There are also domestic challenges within Africa itself. Not all local currencies are equally stable or easily convertible. Some face inflationary pressure, limited liquidity or restrictions on capital movement. Businesses may hesitate to hold currencies that are difficult to hedge or rapidly losing value. In those cases, the dollar often continues to function as a form of predictability, even when transaction costs are higher.
Financial infrastructure also remains uneven across the continent. Cross-border settlement systems require regulatory coordination, strong banking supervision, liquidity support and trust between participating institutions. Building the technical platform is often easier than building long-term confidence in how the system operates during periods of stress. The IMF has also warned that increasing reliance on domestic debt markets without sufficient market depth can create separate financial vulnerabilities, including pressure on local banks and reduced lending to the private sector.
Outlook and Gradual Transition
History suggests these transitions rarely happen quickly. The global financial system has experienced multiple attempts at regional monetary integration over the past century, from post-war currency arrangements to the creation of the euro. In most cases, adoption depended less on political ambition and more on whether businesses and investors trusted the system enough to use it consistently. That may ultimately become the deciding factor in Africa's case as well.

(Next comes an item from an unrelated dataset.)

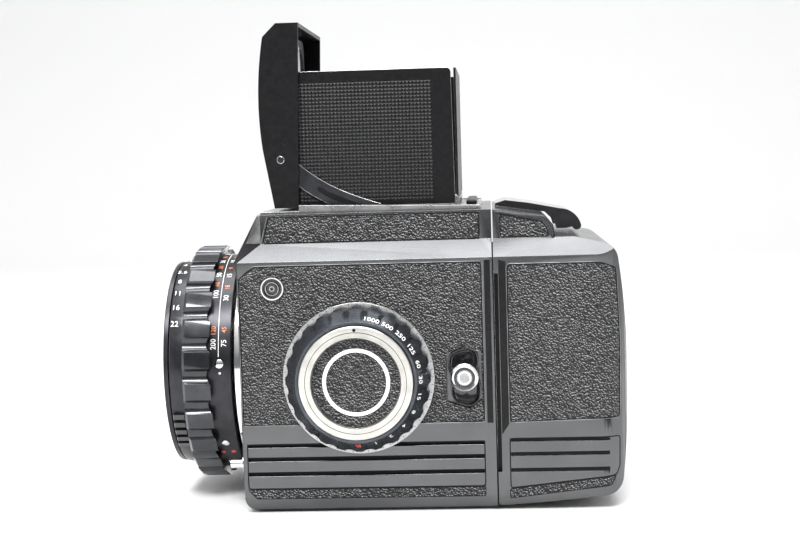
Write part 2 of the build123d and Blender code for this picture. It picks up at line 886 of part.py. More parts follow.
# Each side panel stands on its hinge line and has a rolled stiffening rim along its top.
for sign, side in sides:
    low = left_hinge_z if side == "left" else right_hinge_z
    with BuildPart() as hood_panel:
        with BuildSketch(side_plane.offset(sign * (panel_half - panel_thickness / 2))):
            with BuildLine():
                Polyline(
                    (panel_front, low - 0.4),
                    (panel_rear + 0.2, low - 0.4),
                    (panel_rear - 0.3, panel_top),
                    (panel_front, panel_top),
                    close=True,
                )
            make_face()
            fillet(vertices().group_by(Axis.Y)[-1], 1.5)
        extrude(amount=sign * panel_thickness)
    hood_panel.part.label = f"hood_panel_{side}"
    export_step(hood_panel.part, f"parts/hood_panel_{side}.step")

with BuildPart() as hood_panel_rear:
    with BuildSketch(Plane.YZ.offset(rear_panel_x - panel_thickness / 2)):
        with Locations((0, (rear_hinge_z - 0.4 + panel_top) / 2)):
            Rectangle(54.4, panel_top - rear_hinge_z + 0.4)
    extrude(amount=panel_thickness)
hood_panel_rear.part.label = "hood_panel_rear"
export_step(hood_panel_rear.part, "parts/hood_panel_rear.step")

lid_wall = 0.8
lid_hinge = (-26.5, 93.2)
stay_pivot = (-25.3, 106.3)
magnifier_pivot = (-24.0, 112.0)

with BuildPart() as hood_lid:
    with BuildSketch(side_plane.offset(-lid_half)):
        with BuildLine():
            lower = Polyline((-18.7, lid_top), (-20.3, 91.6), (-27.6, 91.6), (-30.7, 109.5))
            bulge = ThreePointArc(lower @ 1, (-31.5, 126.0), (-29.7, 143.5))
            Polyline(bulge @ 1, (-25.6, lid_top), lower @ 0)
        make_face()
        fillet(vertices().sort_by(Axis.Y)[-4:].sort_by(Axis.X)[:2], 1.4)
    extrude(amount=2 * lid_half)
    with BuildSketch(side_plane.offset(-(lid_half - lid_wall))):
        with BuildLine():
            lower = Polyline(
                (-17.0, lid_top - 1.2),
                (-17.0, 90.0),
                (-23.2, 90.0),
                (-23.2, 92.6),
                (-26.4, 92.6),
                (-29.5, 109.7),
            )
            bulge = ThreePointArc(lower @ 1, (-30.3, 126.0), (-28.6, 142.9))
            Polyline(bulge @ 1, (-25.1, lid_top - 1.2), lower @ 0)
        make_face()
    extrude(amount=2 * (lid_half - lid_wall), mode=Mode.SUBTRACT)
    # Small catch on the crown of the lid
    with BuildSketch(side_plane.offset(-5.0)):
        with BuildLine():
            Polyline((-28.8, 145.6), (-26.0, 145.6), (-26.0, lid_top), (-28.4, lid_top), close=True)
        make_face()
    extrude(amount=10)
    with BuildSketch(side_plane.offset(-lid_half)):
        with Locations(stay_pivot):
            Circle(1.2 + running)
        with Locations(magnifier_pivot):
            Circle(journal_r + running)
    extrude(amount=2 * lid_half, mode=Mode.SUBTRACT)
hood_lid.part.label = "hood_lid"
export_step(hood_lid.part, "parts/hood_lid.step")

# Each stay is a slotted bar that bends downwards from its pivot in the lid to the base.
stay_width = 5.6
for sign, side in sides:
    with BuildPart() as stay:
        with BuildSketch(side_plane.offset(sign * 28.8)):
            with BuildLine():
                Spline(stay_pivot, (-20.3, 101.6), (-14.4, 97.4), (-8.6, 94.3), (-2.0, 91.6), (4.0, 89.6))
            trace(line_width=stay_width)
            with Locations(stay_pivot):
                Circle(stay_width / 2)
            with BuildLine(mode=Mode.PRIVATE) as slot_line:
                Spline((-13.9, 97.1), (-8.6, 94.3), (-2.0, 91.6), (4.0, 89.6))
            add(trace(slot_line.line, line_width=1.7, mode=Mode.PRIVATE), mode=Mode.SUBTRACT)
            with Locations((0, 81.5)):
                Rectangle(80, 20, mode=Mode.SUBTRACT)
        extrude(amount=sign * 0.5)
        with BuildSketch(side_plane.offset(sign * 29.3)):
            with Locations(stay_pivot):
                Circle(1.2)
        extrude(amount=sign * 1.3)
    stay.part.label = f"stay_{side}"
    export_step(stay.part, f"parts/stay_{side}.step")

with BuildPart() as magnifier_frame:
    with BuildSketch(Plane.YZ.offset(-24.9)):
        with Locations((0, 128.0)):
            RectangleRounded(38.0, 34.0, 4.0)
        with Locations((0, 129.0)):
            Circle(14.0, mode=Mode.SUBTRACT)
    extrude(amount=1.8)
    with BuildSketch(side_plane.offset(-lid_half)):
        with Locations(magnifier_pivot):
            Circle(journal_r)
    extrude(amount=2 * lid_half)
magnifier_frame.part.label = "magnifier_frame"
export_step(magnifier_frame.part, "parts/magnifier_frame.step")

with BuildPart() as magnifier_lens:
    with BuildSketch(Plane.YZ.offset(-25.6)):
        with Locations((0, 129.0)):
            Circle(14.0)
    extrude(amount=3.2)
    chamfer(edges().filter_by(GeomType.CIRCLE), 0.6)
magnifier_lens.part.label = "magnifier_lens"
export_step(magnifier_lens.part, "parts/magnifier_lens.step")

with BuildPart() as hood_release:
    with BuildSketch(Plane.XY.offset(base_plate_top + 0.3)):
        with Locations((32.1, 0)):
            Rectangle(3.2, 40.0)
    extrude(amount=1.4)
    chamfer(edges().group_by(Axis.Z)[-1], 0.4)
hood_release.part.label = "hood_release"
export_step(hood_release.part, "parts/hood_release.step")

# ---- Film back ----

back_leather_outline = [(42.1, 26.5), (75.0, 27.3), (75.4, 50.0), (74.6, 72.1), (70.0, 73.9), (42.1, 73.9)]
back_grip_outline = [(42.0, 6.8), (73.5, 10.1), (74.6, 12.5), (74.8, 21.8), (42.0, 21.8)]
back_upper_outline = [
    (40.4, shoulder_high + 0.1),
    (55.4, shoulder_high + 0.1),
    (54.6, 84.3),
    (53.0, 86.2),
    (40.4, 88.6),
]
back_grooves = (21.3, 17.0, 12.2)
back_groove_x = 58.2
back_groove_length = 32.4
groove_width = 1.1
groove_depth = 0.5
back_solid = back_form()
back_core = back_form(skin)

with BuildPart() as back_upper_leather:
    for sign in (1, -1):
        with BuildSketch(side_plane.offset(sign * (upper_half - 0.6))):
            with BuildLine():
                Polyline(*back_upper_outline, close=True)
            make_face()
        extrude(amount=sign * 0.6)
back_upper_leather.part.label = "back_upper_leather"
export_step(back_upper_leather.part, "parts/back_upper_leather.step")

back_trim = [back_upper_leather.part]
for sign, side in sides:
    with BuildPart() as back_leather:
        add(back_solid)
        with BuildSketch(side_plane.offset(sign * 30)):
            with BuildLine():
                Polyline(*back_leather_outline, close=True)
            make_face()
        extrude(amount=sign * 20, mode=Mode.INTERSECT)
        add(back_core, mode=Mode.SUBTRACT)
    back_leather.part.label = f"back_leather_{side}"
    export_step(back_leather.part, f"parts/back_leather_{side}.step")
    back_trim.append(back_leather.part)

    with BuildPart() as back_grip:
        add(back_solid)
        with BuildSketch(side_plane.offset(sign * 30)):
            with BuildLine():
                Polyline(*back_grip_outline, close=True)
            make_face()
        extrude(amount=sign * 20, mode=Mode.INTERSECT)
        add(back_core, mode=Mode.SUBTRACT)
        with BuildSketch(side_plane.offset(sign * (body_half - groove_depth))):
            for height in back_grooves:
                with Locations((back_groove_x, height)):
                    Rectangle(back_groove_length, groove_width)
        extrude(amount=sign * 2, mode=Mode.SUBTRACT)
    back_grip.part.label = f"back_grip_{side}"
    export_step(back_grip.part, f"parts/back_grip_{side}.step")
    back_trim.append(back_grip.part)

back_wall = 2.4

with BuildPart() as back_shell:
    add(back_solid)
    add(back_form(back_wall), mode=Mode.SUBTRACT)
    with BuildSketch(Plane.YZ.offset(back_front - 1)):
        with Locations((0, 41.4)):
            Rectangle(2 * (body_half - back_wall), 68.8)
        with Locations((0, 84.0)):
            Rectangle(2 * (upper_half - back_wall), 7.2)
    extrude(amount=4, mode=Mode.SUBTRACT)
    for piece in back_trim:
        add(piece, mode=Mode.SUBTRACT)
    for sign, side in sides:
        with BuildSketch(side_plane.offset(sign * (body_half - groove_depth))):
            for height in back_grooves:
                with Locations((back_groove_x, height)):
                    Rectangle(back_groove_length, groove_width)
        extrude(amount=sign * 2, mode=Mode.SUBTRACT)
    # Dark slide slot in the left wall
    with BuildSketch(side_plane.offset(body_half - 4)):
        with BuildLine():
            Polyline(*rectangle_points(back_front, 11.7, back_front + 1.2, 71.1), close=True)
        make_face()
    extrude(amount=5, mode=Mode.SUBTRACT)
back_shell.part.label = "back_shell"
export_step(back_shell.part, "parts/back_shell.step")

# The insert carries the film: a front plate with the picture window and two cheeks.
cheek_half = 32.0
spool_journal_r = 2.0

with BuildPart() as film_insert:
    with BuildSketch(Plane.YZ.offset(back_front)):
        with Locations((0, 41.4)):
            Rectangle(2 * (body_half - back_wall - 0.6), 67.2)
        with Locations((0, lens_z)):
            Rectangle(2 * gate_half, 2 * gate_half, mode=Mode.SUBTRACT)
    extrude(amount=1.8)
    for sign in (1, -1):
        with BuildSketch(side_plane.offset(sign * cheek_half)):
            with Locations(((40.2 + 69.0) / 2, lens_z)):
                Rectangle(69.0 - 40.2, 64.0)
            for height in spool_z.values():
                with Locations((spool_x, height)):
                    Circle(spool_journal_r + running, mode=Mode.SUBTRACT)
        extrude(amount=sign * 1.6)
film_insert.part.label = "film_insert"
export_step(film_insert.part, "parts/film_insert.step")

for name, height in spool_z.items():
    with BuildPart() as spool:
        with BuildSketch(side_plane.offset(-31.2)):
            with Locations((spool_x, height)):
                Circle(9.0 if name == "supply_spool" else 6.0)
        extrude(amount=62.4)
        for sign in (1, -1):
            with BuildSketch(side_plane.offset(sign * 30.4)):
                with Locations((spool_x, height)):
                    Circle(11.5)
            extrude(amount=sign * 0.9)
            with BuildSketch(side_plane.offset(sign * 31.2)):
                with Locations((spool_x, height)):
                    Circle(spool_journal_r)
            extrude(amount=sign * 2.4)
    spool.part.label = name
    export_step(spool.part, f"parts/{name}.step")

with BuildPart() as pressure_plate:
    with BuildSketch(Plane.YZ.offset(43.0)):
        with Locations((0, lens_z)):
            Rectangle(60.0, 58.0)
    extrude(amount=1.2)
    with BuildSketch(Plane.YZ.offset(40.2)):
        with Locations((0, lens_z)):
            with GridLocations(58.0, 55.0, 2, 2):
                Circle(0.9)
    extrude(amount=2.8)
pressure_plate.part.label = "pressure_plate"
export_step(pressure_plate.part, "parts/pressure_plate.step")

# The latch lever lies along the crown of the back and curls down behind it, with a skirt
# down each side.
latch_half = 15.0
latch_skirt = 1.4
with BuildPart() as latch_lever:
    with BuildSketch(side_plane.offset(-latch_half)):
        with BuildLine():
            top = Polyline((39.4, 90.2), (39.4, 90.9), (42.5, 91.8), (50.2, 90.7), (59.5, 88.8))
            heel = ThreePointArc(top @ 1, (63.9, 87.0), (66.0, 83.4))
            tail = ThreePointArc(heel @ 1, (64.6, 82.0), (63.2, 83.4))
            Polyline(tail @ 1, (62.2, 85.4), (59.4, 87.1), (50.0, 89.1), top @ 0)
        make_face()
    extrude(amount=2 * latch_half)
    for sign, side in sides:
        with BuildSketch(side_plane.offset(sign * latch_half)):
            with BuildLine():
                Polyline(
                    (41.0, 90.6),
                    (50.2, 90.3),
                    (59.4, 88.4),
                    (63.2, 86.2),
                    (64.6, 83.4),
                    (61.4, 82.6),
                    (58.3, 82.6),
                    (57.6, 85.0),
                    (54.6, 87.9),
                    (50.0, 88.6),
                    (41.0, 90.0),
                    close=True,
                )
            make_face()
        extrude(amount=-sign * latch_skirt)
latch_lever.part.label = "latch_lever"
export_step(latch_lever.part, "parts/latch_lever.step")
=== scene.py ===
"""Looks of a medium format single lens reflex camera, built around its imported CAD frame.

Metres, in the CAD's own frame: +Z up, the lens towards -X, the photographer's left side at -Y.
"""
import json
from math import cos, pi, radians, sin, sqrt

import bmesh
import bpy
from mathutils import Matrix, Vector

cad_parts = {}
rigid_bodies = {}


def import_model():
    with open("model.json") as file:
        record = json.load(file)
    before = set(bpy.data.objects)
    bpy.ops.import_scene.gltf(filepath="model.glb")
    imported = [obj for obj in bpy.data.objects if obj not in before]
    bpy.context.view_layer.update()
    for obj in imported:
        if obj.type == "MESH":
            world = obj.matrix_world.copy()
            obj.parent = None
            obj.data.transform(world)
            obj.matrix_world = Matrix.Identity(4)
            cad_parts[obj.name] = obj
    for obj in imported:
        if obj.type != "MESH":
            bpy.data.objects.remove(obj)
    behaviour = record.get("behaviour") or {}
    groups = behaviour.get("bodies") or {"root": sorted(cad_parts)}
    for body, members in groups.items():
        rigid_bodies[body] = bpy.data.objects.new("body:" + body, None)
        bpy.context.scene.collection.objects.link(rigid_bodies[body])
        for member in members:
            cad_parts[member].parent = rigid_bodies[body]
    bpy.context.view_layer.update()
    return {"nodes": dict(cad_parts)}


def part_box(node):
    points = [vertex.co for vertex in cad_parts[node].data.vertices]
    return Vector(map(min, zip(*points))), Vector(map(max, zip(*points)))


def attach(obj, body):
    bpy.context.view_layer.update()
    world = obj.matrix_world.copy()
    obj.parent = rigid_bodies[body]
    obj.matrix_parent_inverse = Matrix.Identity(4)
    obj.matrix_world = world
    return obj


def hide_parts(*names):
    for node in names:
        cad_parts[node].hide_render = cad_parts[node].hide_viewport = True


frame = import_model()
nodes = frame["nodes"]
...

For now, the evidence suggests that African institutions are not attempting to remove the dollar from the continent's economy altogether. What they appear to be building instead are selective alternatives for situations where relying entirely on external currencies has become unnecessarily expensive, slow or inefficient. Whether those systems remain limited experiments or evolve into something much larger will likely depend on factors that extend beyond technology alone, including currency stability, institutional credibility and the willingness of businesses to gradually change longstanding financial habits.